Work required: Restate word for word the lines of the data below, from the first through the one that has "sliding glass doors.".

-- -- --

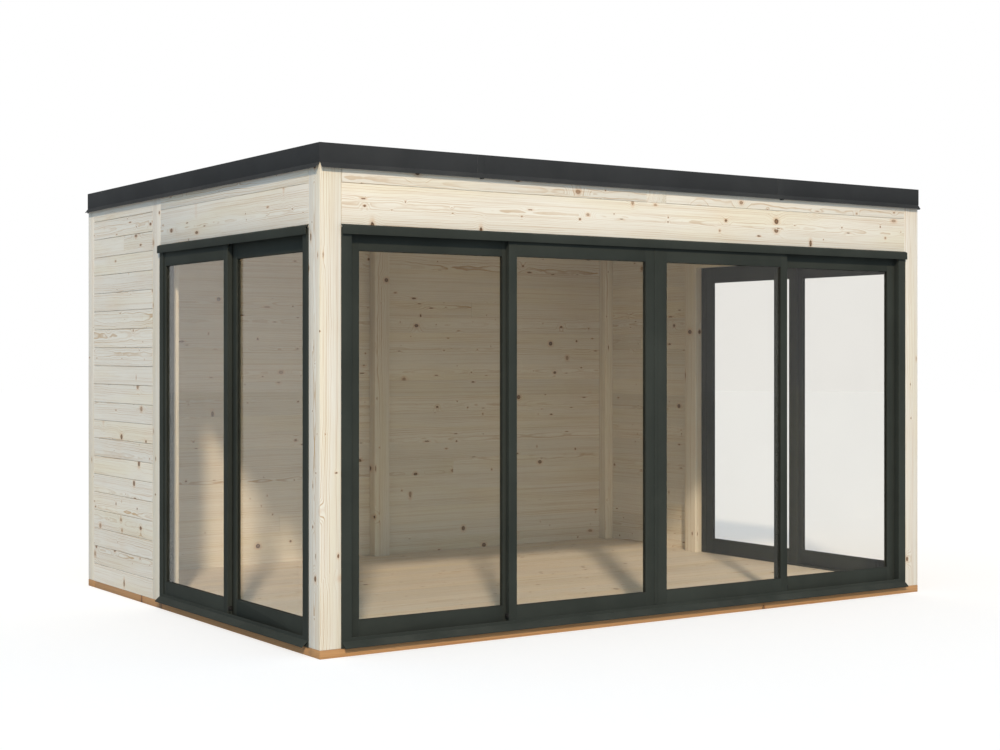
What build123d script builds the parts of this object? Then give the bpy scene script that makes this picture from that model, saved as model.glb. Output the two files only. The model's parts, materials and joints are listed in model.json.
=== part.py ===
"""Timber garden office pod: a post-and-board room with a flat roof and three sliding glass doors.

The frame is in millimetres. +X runs along the front, to the right, +Y from the front to the back
and +Z up. The origin is on the ground, under the middle floor joist, at the centre of the walls.
"""

import os

from build123d import *

# Overall size, over the outer faces of the walls
overall_width = 4200.0
overall_depth = 3166.0

# Base and floor
bearer_height = 42.0
floor_thickness = 20.0
floor_gap = 2.0
floor_joist_width = 95.0
floor_joist_pitch = 480.0

# Posts, walls and the beams over the openings
post_size = 120.0
wall_thickness = 45.0
post_rebate = 20.0
door_opening_height = 2064.0
header_height = 217.0
top_course_height = 114.0
side_opening = 1862.0

# Roof
roof_beam_width = 140.0
roof_joist_width = 45.0
roof_joists_each_side = 3
roof_fall = 30.0
deck_thickness = 22.0
membrane_thickness = 4.0
kerb_thickness = 45.0
kerb_height = 73.0
roof_gap = 1.0

# Roof edge flashing
sheet = 2.0
flashing_proud = 4.0
flashing_height = 123.0
flashing_kick = 20.0
flashing_kick_height = 26.0
flashing_top_width = 70.0

# Door frames: the depth is measured inwards from the outer face of the jambs
frame_proud = 5.0
frame_depth = 70.0
frame_fit = 1.0
frame_lap = 4.0
frame_lip = 3.0
jamb_width = 53.0
jamb_wall = 4.0
head_thickness = 14.0
sill_thickness = 26.0
sill_lip_height = 50.0
sill_nose_reach = 30.0
sill_nose_rise = 33.0
sill_nose_foot = 2.0
sill_nose_edge = 6.0
sill_nose_wall = 3.0
drip_cap_reach = 15.0
drip_cap_height = 42.0
drip_cap_wall = 3.0
drip_cap_rise = 8.0
drip_cap_lap = 15.0
drip_cap_overhang = 6.0

# Door leaves
leaf_thickness = 28.0
leaf_setback = 6.0
track_gap = 5.0
glass_thickness = 6.0
glass_bite = 12.0
bottom_rail = 99.0
top_rail = 96.0
leaf_lift = 8.0
meeting_gap = 5.0
fixed_stile = 62.0
fixed_interlock = 68.0
slider_interlock = 50.0
slider_meeting_stile = 72.5
slider_closing_stile = 67.0
side_interlock_overlap = 26.0

# Tracks and their guides
rib_width = 4.0
rib_height = 16.0
groove_side_gap = 3.0
groove_depth = 18.0
guide_length = 60.0
guide_inset = 90.0
guide_gap = 0.3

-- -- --

Solution for this exercise:
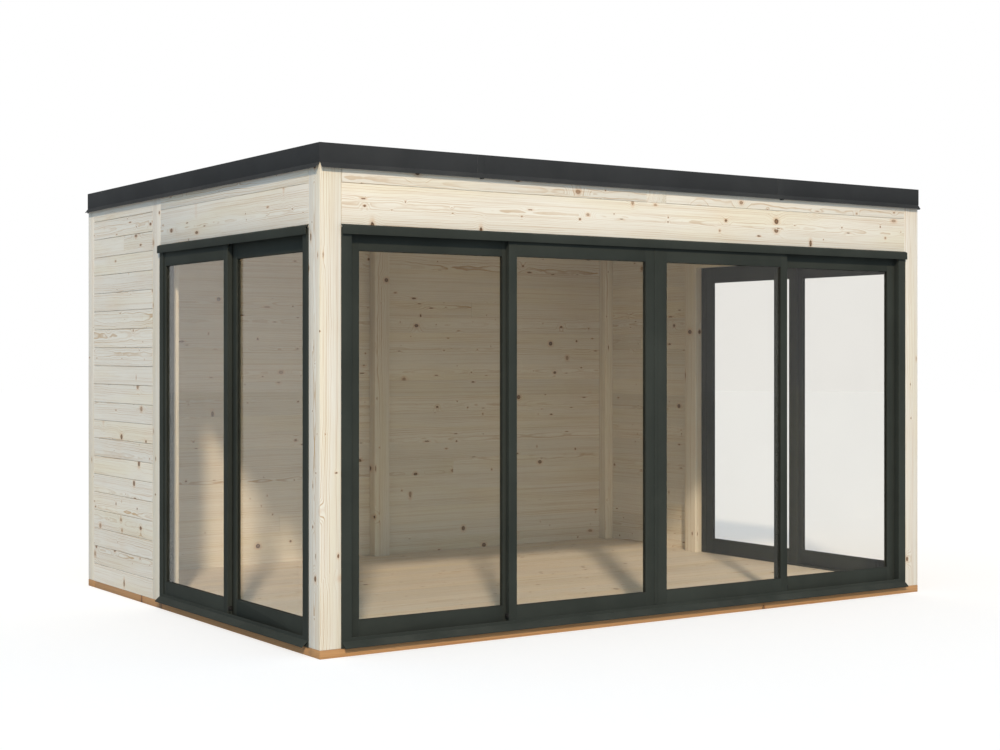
What build123d script builds the parts of this object? Then give the bpy scene script that makes this picture from that model, saved as model.glb. Output the two files only. The model's parts, materials and joints are listed in model.json.
=== part.py ===
"""Timber garden office pod: a post-and-board room with a flat roof and three sliding glass doors.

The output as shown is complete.